◆ **Goal**
Copy the first line of the material below and every later line through the line containing "return turned[0], [turned[1]]", without any other output.

====== Given data ======

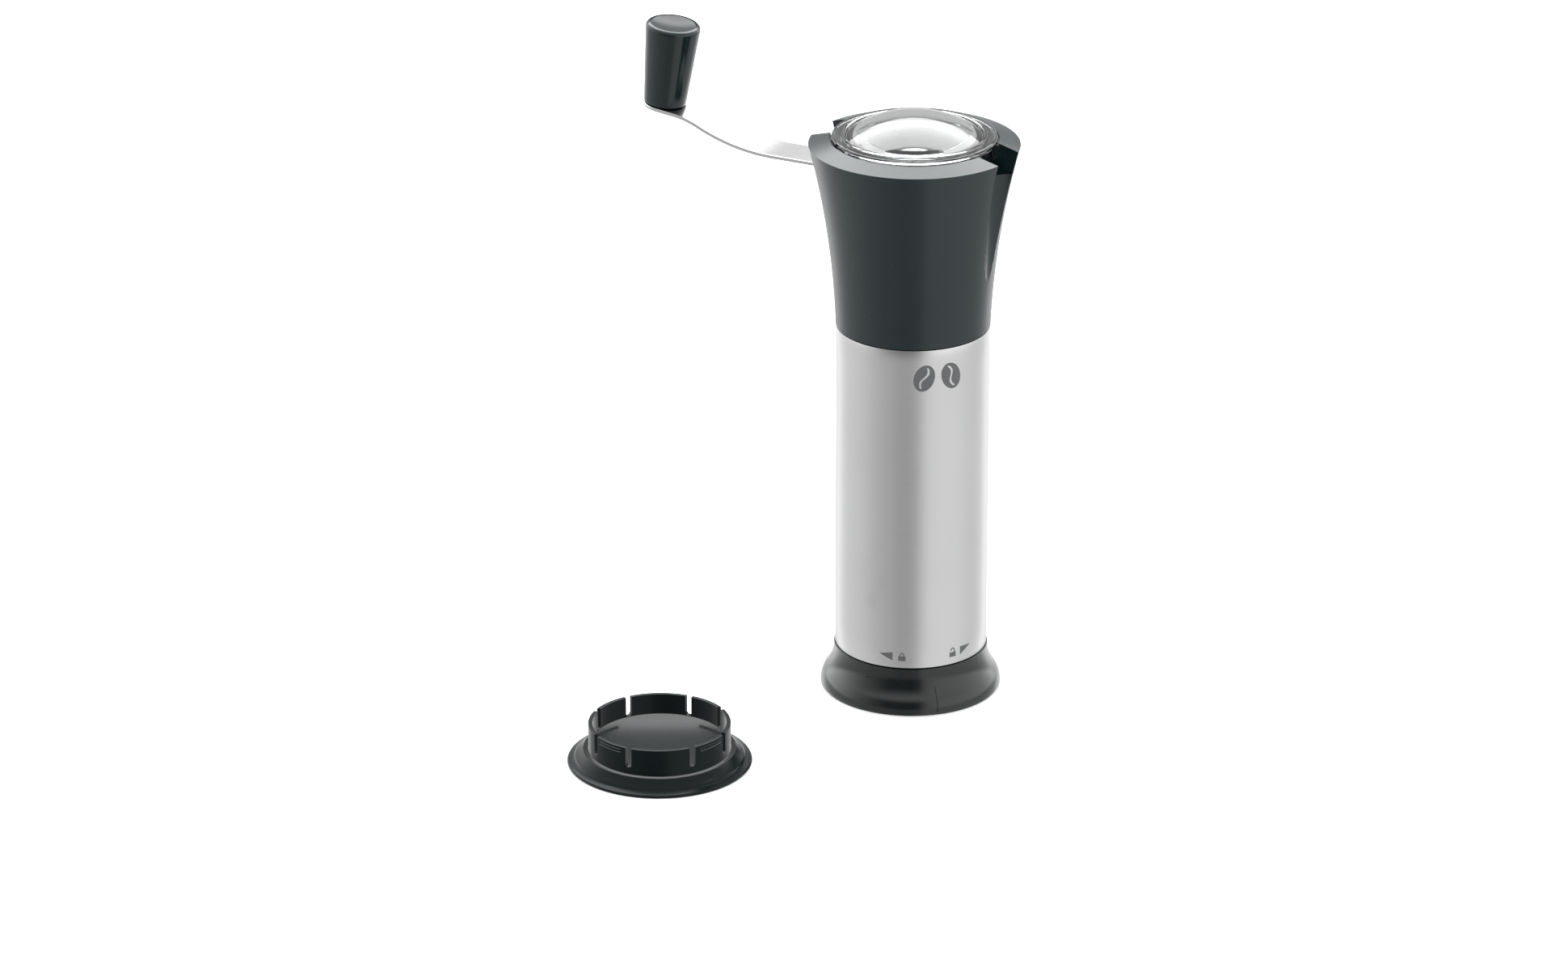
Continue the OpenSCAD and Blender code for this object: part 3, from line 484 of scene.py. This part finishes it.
def beanOutline(side):
    # a leaning oval with a wavy slit along it
    wide, tall = marks["beanSize"]
    lean = math.radians(marks["beanTilt"] * side)
    oval = [(wide * math.cos(t), tall * math.sin(t)) for t in [math.tau * i / 48 for i in range(48)]]
    wave = [(marks["slitWave"] * math.sin(math.pi * k), marks["slitShare"] * tall * k)
            for k in [-1 + i / 9 for i in range(19)]]
    slit = [(x + marks["slit"], z) for x, z in wave]
    slit += [(x - marks["slit"], z) for x, z in reversed(wave)]
    c, s = math.cos(lean), math.sin(lean)
    turned = [[(x * c - z * s, x * s + z * c) for x, z in loop] for loop in (oval, slit)]
    return turned[0], [turned[1]]


def makeMarks():
    radius = boxOf("steel_tube")[1][0]
    for side in (-1, 1):
        outline, holes = beanOutline(side)
        angle = marks["beanAngle"] + math.degrees(side * marks["beanGap"] / radius)
        name = "beanMark" + ("Left" if side < 0 else "Right")
        wrapMark(name, outline, holes, angle, marks["beanHeight"])
    w, h = marks["arrow"][0] / 2, marks["arrow"][1] / 2
    up = marks["signHeight"]
    for name, side, tip in (("closeArrow", -1, "closeTip"), ("openArrow", 1, "openTip")):
        outline = [(side * w, h * marks[tip]), (-side * w, h), (-side * w, -h)]
        wrapMark(name, outline, [], marks[name], up)
    half, top, sole = marks["lockHalf"], marks["lockTop"], marks["lockFoot"]
    outer, inner, end = marks["bowOuter"], marks["bowInner"], marks["openEnd"]
    body = [(-half, top), (-half, sole), (half, sole), (half, top), (outer, top)]
    bow = (0, marks["shutBow"])
    hole = [(inner, top)] + arcPoints(bow, inner, 0, 180, 8) + [(-inner, top)]
    wrapMark("closeSign", body + arcPoints(bow, outer, 0, 180, 12) + [(-outer, top)], [hole],
             marks["closeSign"], up)
    bow = (0, marks["openBow"])
    outline = body + arcPoints(bow, outer, 0, 180, 12) + [(-outer, end), (-inner, end)]
    outline += arcPoints(bow, inner, 180, 0, 8) + [(inner, top)]
    wrapMark("openSign", outline, [], marks["openSign"], up)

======

◆ **Answer to the exercise**
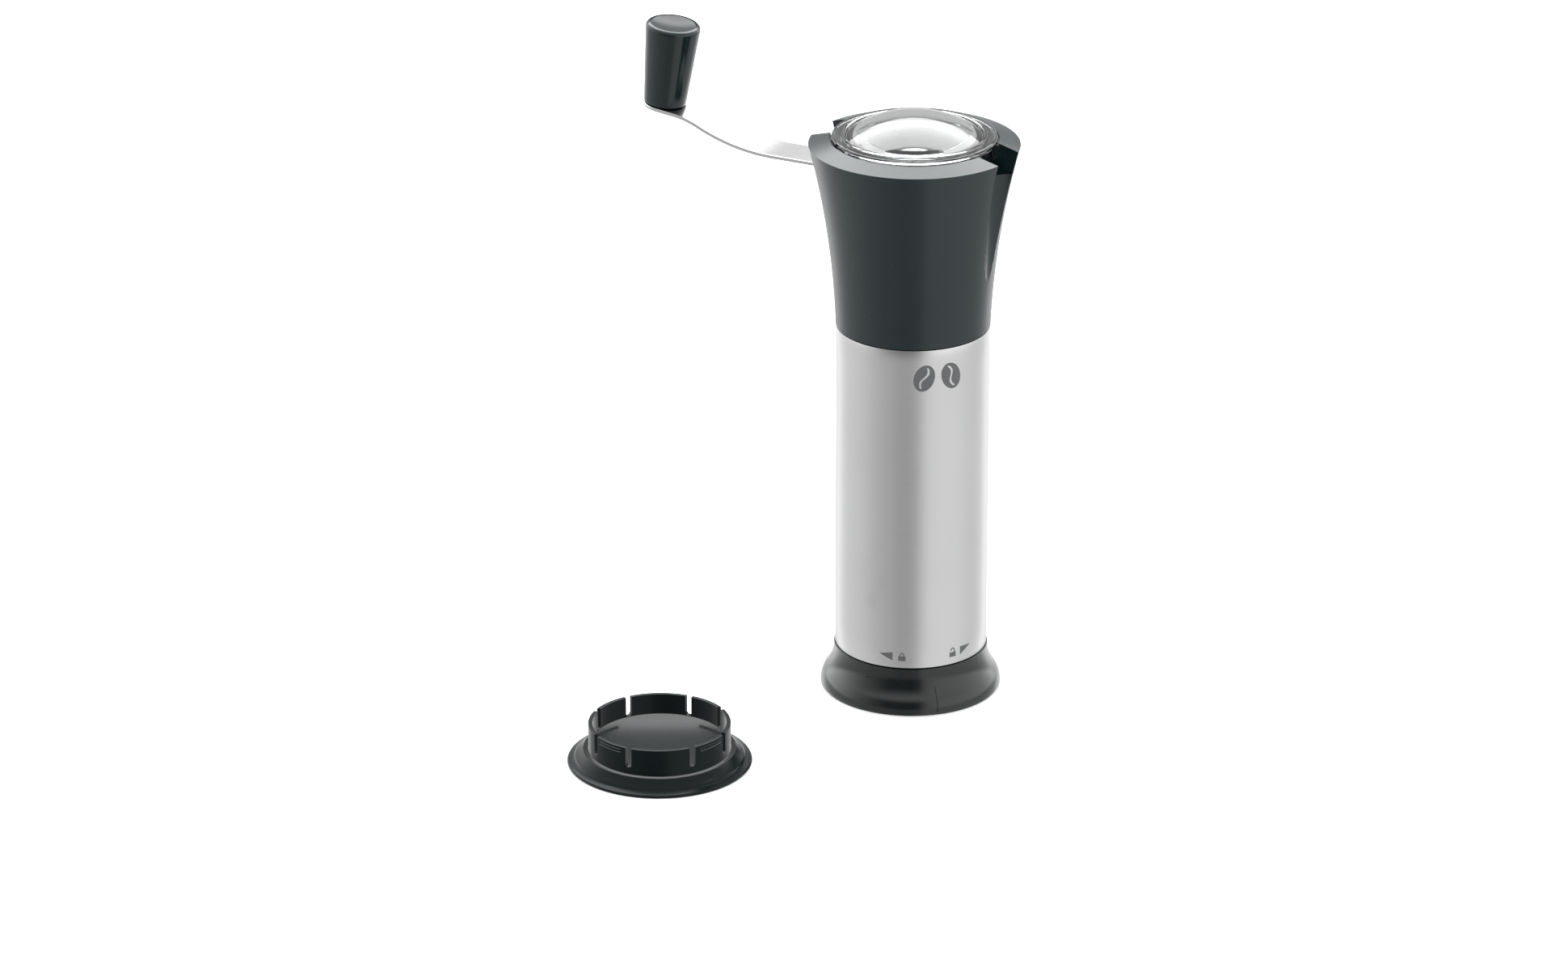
Continue the OpenSCAD and Blender code for this object: part 3, from line 484 of scene.py. This part finishes it.
def beanOutline(side):
    # a leaning oval with a wavy slit along it
    wide, tall = marks["beanSize"]
    lean = math.radians(marks["beanTilt"] * side)
    oval = [(wide * math.cos(t), tall * math.sin(t)) for t in [math.tau * i / 48 for i in range(48)]]
    wave = [(marks["slitWave"] * math.sin(math.pi * k), marks["slitShare"] * tall * k)
            for k in [-1 + i / 9 for i in range(19)]]
    slit = [(x + marks["slit"], z) for x, z in wave]
    slit += [(x - marks["slit"], z) for x, z in reversed(wave)]
    c, s = math.cos(lean), math.sin(lean)
    turned = [[(x * c - z * s, x * s + z * c) for x, z in loop] for loop in (oval, slit)]
    return turned[0], [turned[1]]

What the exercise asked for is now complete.